Originally Posted by johnnyspaghetti (Post 20198056)
I gave away the 1958 Robin Hood Sports step thru frame to a friend. I guess I'm very surprised what he did with it.

Attachment 601617

This is like some kind of weird taxidermy...like a moose head in a bar wearing sunglasses, a scarf and mardi gras beads.

Chaser95 03-02-18 01:34 AM

A few days back I asked for ways to raise the handle bars on my Raleigh Sports bike. One of the solutions was to install a modern stem that would require shimming the bars because there is a 1/16" difference in the bars and clamp diameter. I have searched vendors and have not yet found a shim that size. If that is the case what should I use for "shim material"? Thanks!

BigChief 03-02-18 05:01 AM


Originally Posted by Chaser95 (Post 20200092)
A few days back I asked for ways to raise the handle bars on my Raleigh Sports bike. One of the solutions was to install a modern stem that would require shimming the bars because there is a 1/16" difference in the bars and clamp diameter. I have searched vendors and have not yet found a shim that size. If that is the case what should I use for "shim material"? Thanks!

The diameter difference is 1/16" so the shim should be half that at 1/32" (.031), but anywhere close to that would be fine. A range between say .025 and .035. I like to use a softer material like brass or aluminum. For my Rudge with the long stem, I used a piece of lead chimney flashing. I kept hammering it thinner and trimming off the edges until it fit.

OTS 03-02-18 05:11 AM


Originally Posted by Chaser95 (Post 20200092)
A few days back I asked for ways to raise the handle bars on my Raleigh Sports bike. One of the solutions was to install a modern stem that would require shimming the bars because there is a 1/16" difference in the bars and clamp diameter. I have searched vendors and have not yet found a shim that size. If that is the case what should I use for "shim material"? Thanks!

Others might disagree but you can cut a shim yourself from an aluminum beer or soda can.

markk900 03-02-18 06:02 AM


Originally Posted by OTS (Post 20200163)
Others might disagree but you can cut a shim yourself from an aluminum beer or soda can.

+1 - more than one vehicle in my life has been repaired with the beer can shim.....

Chaser95 03-02-18 12:44 PM

I like it! I get to put a little bit of myself in it. I have plenty of hammers and snips as well as flashing and cans. Thanks again for your knowledge and support!

Salubrious 03-02-18 03:38 PM


Originally Posted by OTS (Post 20200163)
Others might disagree but you can cut a shim yourself from an aluminum beer or soda can.

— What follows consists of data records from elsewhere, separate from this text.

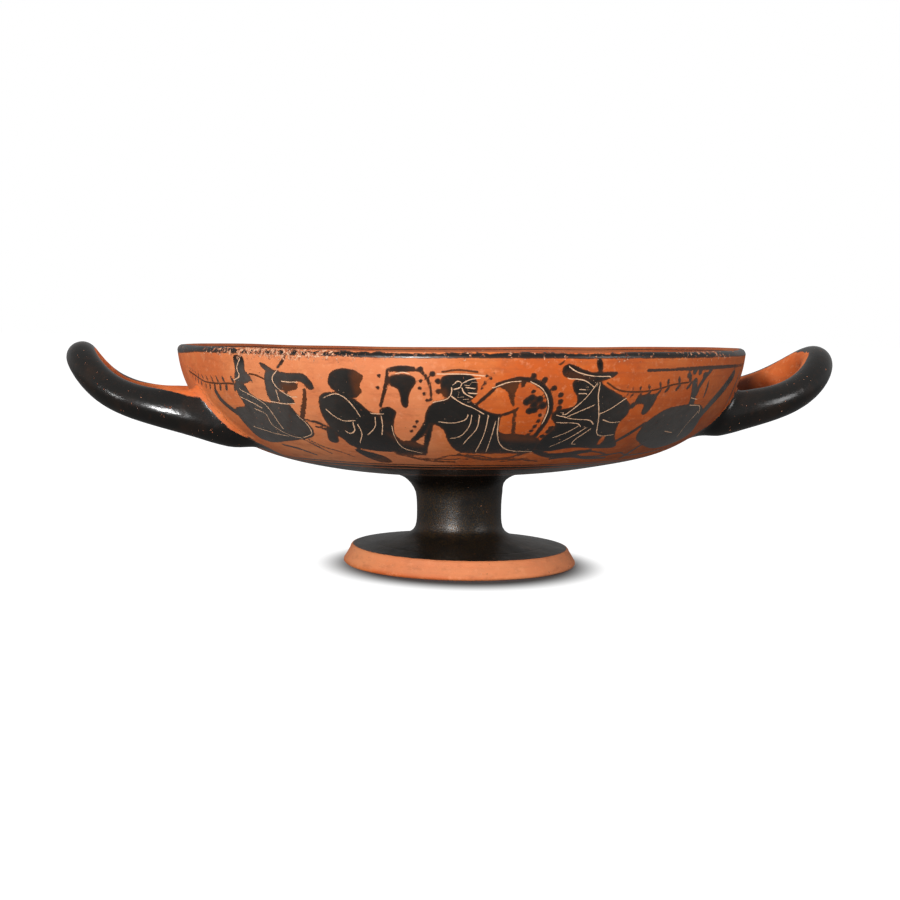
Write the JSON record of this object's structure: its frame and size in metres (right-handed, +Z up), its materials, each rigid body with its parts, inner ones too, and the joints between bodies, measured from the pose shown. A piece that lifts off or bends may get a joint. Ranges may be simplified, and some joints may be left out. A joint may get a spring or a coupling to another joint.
{
  "type": "kylix cup",
  "caption": "Wide shallow drinking cup of painted fired clay on a stemmed disc foot, with upswept horseshoe handles and a painted frieze.",
  "frame": {"origin": "on the table under the middle of the foot", "axes": "+Z up along the axis of the bowl, handles along X, the front of the painted frieze towards -Y"},
  "size_m": [0.272, 0.1988, 0.0775],
  "materials": {
    "painted_clay": "orange fired clay with a painted black gloss, semi-glossy and worn"
  },
  "bodies": {
    "root": {"kylix": "painted_clay"}
  },
  "joints": []
}
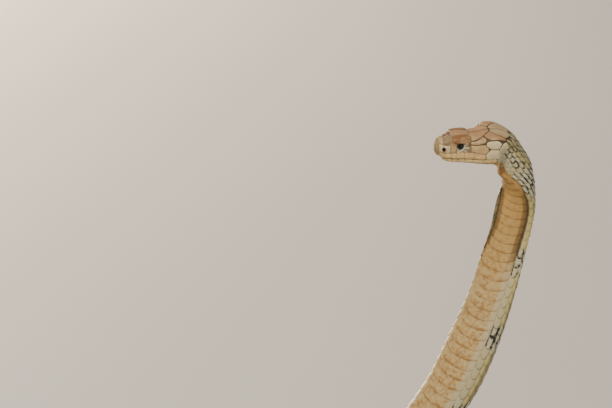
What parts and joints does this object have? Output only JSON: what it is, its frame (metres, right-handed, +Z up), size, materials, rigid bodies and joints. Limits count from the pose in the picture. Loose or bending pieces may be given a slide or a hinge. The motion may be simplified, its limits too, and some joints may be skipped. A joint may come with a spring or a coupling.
{
  "type": "king cobra model",
  "caption": "Still, life-size king cobra reared off a loose coil, with its neck narrowed and its head held level, as a museum shows it.",
  "frame": {"origin": "middle of the bounding box, on the floor that the belly rests on", "axes": "+Z up; the head points towards -X, turned about ten degrees towards -Y, and its left side faces -Y"},
  "size_m": [0.9989, 0.768, 0.7832],
  "materials": {
    "head_skin": "smooth satin head shields, tan with brown over the eyes and pale cheeks",
    "jaw_skin": "smooth satin, pale cream yellow",
    "eye": "clear wet gloss over a dark pupil and a bronze iris",
    "body_skin": "satin overlapping scales, olive cream with black edged bands, ochre belly",
    "tail_skin": "satin overlapping scales, darker olive"
  },
  "bodies": {
    "root": {"head": "head_skin", "lower_jaw": "jaw_skin", "eye_left": "eye", "eye_right": "eye", "neck": "body_skin", "hood": "body_skin", "forebody_upper": "body_skin", "forebody_lower": "body_skin", "forebody_foot": "body_skin", "forebody_heel": "body_skin", "midbody_1": "body_skin", "midbody_2": "body_skin", "midbody_3": "body_skin", "midbody_4": "body_skin", "hindbody_1": "body_skin", "hindbody_2": "body_skin", "hindbody_3": "body_skin", "tail_base": "tail_skin", "tail_middle": "tail_skin", "tail_tip": "tail_skin"}
  },
  "joints": []
}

Just to be clear here, the correct term is 'Bavarian Shim Stock'.

clubman 03-02-18 03:48 PM


Originally Posted by Chaser95 (Post 20200966)
I like it! I get to put a little bit of myself in it. I have plenty of hammers and snips as well as flashing and cans. Thanks again for your knowledge and support!

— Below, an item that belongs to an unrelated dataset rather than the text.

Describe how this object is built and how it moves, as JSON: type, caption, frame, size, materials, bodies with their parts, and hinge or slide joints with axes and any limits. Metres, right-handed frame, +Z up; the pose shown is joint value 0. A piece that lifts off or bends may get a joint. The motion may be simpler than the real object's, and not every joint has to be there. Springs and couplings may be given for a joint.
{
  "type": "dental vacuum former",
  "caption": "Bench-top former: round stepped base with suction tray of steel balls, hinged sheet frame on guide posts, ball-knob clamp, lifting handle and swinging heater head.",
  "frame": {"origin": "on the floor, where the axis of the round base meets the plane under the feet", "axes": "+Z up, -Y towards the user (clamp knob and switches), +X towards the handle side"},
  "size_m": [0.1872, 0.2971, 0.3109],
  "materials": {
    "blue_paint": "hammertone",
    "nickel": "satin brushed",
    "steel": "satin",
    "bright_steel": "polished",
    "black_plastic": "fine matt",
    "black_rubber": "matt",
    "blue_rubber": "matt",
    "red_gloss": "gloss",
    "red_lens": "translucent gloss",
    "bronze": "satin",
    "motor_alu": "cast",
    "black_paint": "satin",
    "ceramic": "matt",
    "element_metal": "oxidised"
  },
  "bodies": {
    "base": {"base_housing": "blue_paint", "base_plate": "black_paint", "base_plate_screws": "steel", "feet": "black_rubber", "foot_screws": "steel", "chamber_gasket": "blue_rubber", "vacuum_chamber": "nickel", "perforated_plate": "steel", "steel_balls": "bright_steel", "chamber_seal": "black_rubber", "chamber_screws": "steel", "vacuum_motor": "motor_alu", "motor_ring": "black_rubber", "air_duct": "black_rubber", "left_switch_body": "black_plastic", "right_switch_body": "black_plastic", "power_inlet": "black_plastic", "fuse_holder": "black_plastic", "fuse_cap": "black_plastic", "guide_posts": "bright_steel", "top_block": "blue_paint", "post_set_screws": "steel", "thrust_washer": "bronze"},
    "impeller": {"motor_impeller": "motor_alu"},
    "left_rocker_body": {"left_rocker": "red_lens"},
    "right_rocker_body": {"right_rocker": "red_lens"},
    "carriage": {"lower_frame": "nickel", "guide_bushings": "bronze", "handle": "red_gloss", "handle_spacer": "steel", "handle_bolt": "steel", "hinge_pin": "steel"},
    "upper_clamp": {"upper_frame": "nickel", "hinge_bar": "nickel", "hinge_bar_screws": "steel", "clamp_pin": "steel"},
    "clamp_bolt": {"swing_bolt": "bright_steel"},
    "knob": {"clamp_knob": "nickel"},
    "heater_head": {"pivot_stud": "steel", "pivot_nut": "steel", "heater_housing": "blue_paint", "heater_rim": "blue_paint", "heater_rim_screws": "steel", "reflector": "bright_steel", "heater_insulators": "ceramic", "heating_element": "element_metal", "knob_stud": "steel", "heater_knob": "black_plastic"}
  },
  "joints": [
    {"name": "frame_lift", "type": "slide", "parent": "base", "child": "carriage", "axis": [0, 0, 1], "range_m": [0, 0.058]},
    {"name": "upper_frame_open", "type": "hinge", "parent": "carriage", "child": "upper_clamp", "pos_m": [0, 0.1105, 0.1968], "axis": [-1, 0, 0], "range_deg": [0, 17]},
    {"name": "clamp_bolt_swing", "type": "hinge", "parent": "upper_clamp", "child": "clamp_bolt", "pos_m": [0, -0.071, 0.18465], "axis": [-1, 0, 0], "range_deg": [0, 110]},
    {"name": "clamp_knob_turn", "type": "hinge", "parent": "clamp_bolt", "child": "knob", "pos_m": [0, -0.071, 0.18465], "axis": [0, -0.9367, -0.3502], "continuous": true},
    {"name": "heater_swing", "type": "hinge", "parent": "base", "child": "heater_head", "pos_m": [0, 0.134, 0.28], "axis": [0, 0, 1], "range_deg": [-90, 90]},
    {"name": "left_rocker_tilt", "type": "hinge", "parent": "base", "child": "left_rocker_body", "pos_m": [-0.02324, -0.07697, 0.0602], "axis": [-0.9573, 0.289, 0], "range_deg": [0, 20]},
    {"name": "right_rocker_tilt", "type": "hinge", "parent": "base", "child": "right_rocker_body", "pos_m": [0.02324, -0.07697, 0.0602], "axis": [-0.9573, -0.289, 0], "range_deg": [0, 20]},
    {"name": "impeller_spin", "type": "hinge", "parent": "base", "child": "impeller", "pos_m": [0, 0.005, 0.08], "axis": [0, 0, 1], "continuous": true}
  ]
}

Flashing is usually too thick. If you're using an alloy stem, the best solution is a shim that wraps around the bars once or slightly less than so as to not create a stress riser. Brass shim stock comes in variable thicknesses if a beer can doesn't work.

Ghrumpy 03-02-18 04:01 PM


Originally Posted by OTS (Post 20200163)
Others might disagree but you can cut a shim yourself from an aluminum beer or soda can.

The problem with using beer can aluminum or lead is that they are very malleable, and that property doesn't change once it's installed. Under cyclic pressure it will continue to get thinner and thinner. Brass is far less malleable, and is usually fine. Steel shim would be best as a set-and-forget solution.

Chaser95 03-02-18 04:11 PM

This is great! Thanks to all. I will need to lengthen my cables as Big Chief suggested. My one original which is on the shifter is close now. Are there any cable housings that are preferred or, especially some I should avoid.

BigChief 03-02-18 06:16 PM

I used lead chimney flashing. I hammered it to the desired thickness and trimmed the edges to the clamp width. I cut the length so there was a gap over the gap in the clamp. It conforms easily to inside diameter of the clamp and holds the bars firmly. Lead flashing will work well for this application. It's not going to compress and it's supported on both sides. It's not so soft that it will ooze out the sides. There's nowhere for it to go. Works fine. No reason not to use it if you have material handy. Brass shim stock or aluminum would be fine also. I would pick those over unplated steel only because of rust, but since we're only talking about a .030 shim inside of a clamp, that probably wouldn't actually matter.

Ghrumpy 03-02-18 07:13 PM

My neighbor gave me a 1964 Phillips Ladies' roadster today. Has what appears to be a functioning S-A twist grip shifter. Probably hasn't been ridden in 35 years. Original EA3 front tire even. She's going to look for the fork key, it wasn't with it.

Unfortunately it's covered in red spray paint, probably from her kids' attempt to make it cooler and faster. Going to try to strip that off without damaging the factory black enamel. But the Brooks saddle is burnt toast, and the tires probably too. Trying to decide whether it's worth it to spiff it up a bit and sell, or not. It's way too tiny for me, and I don't often ride in a kilt.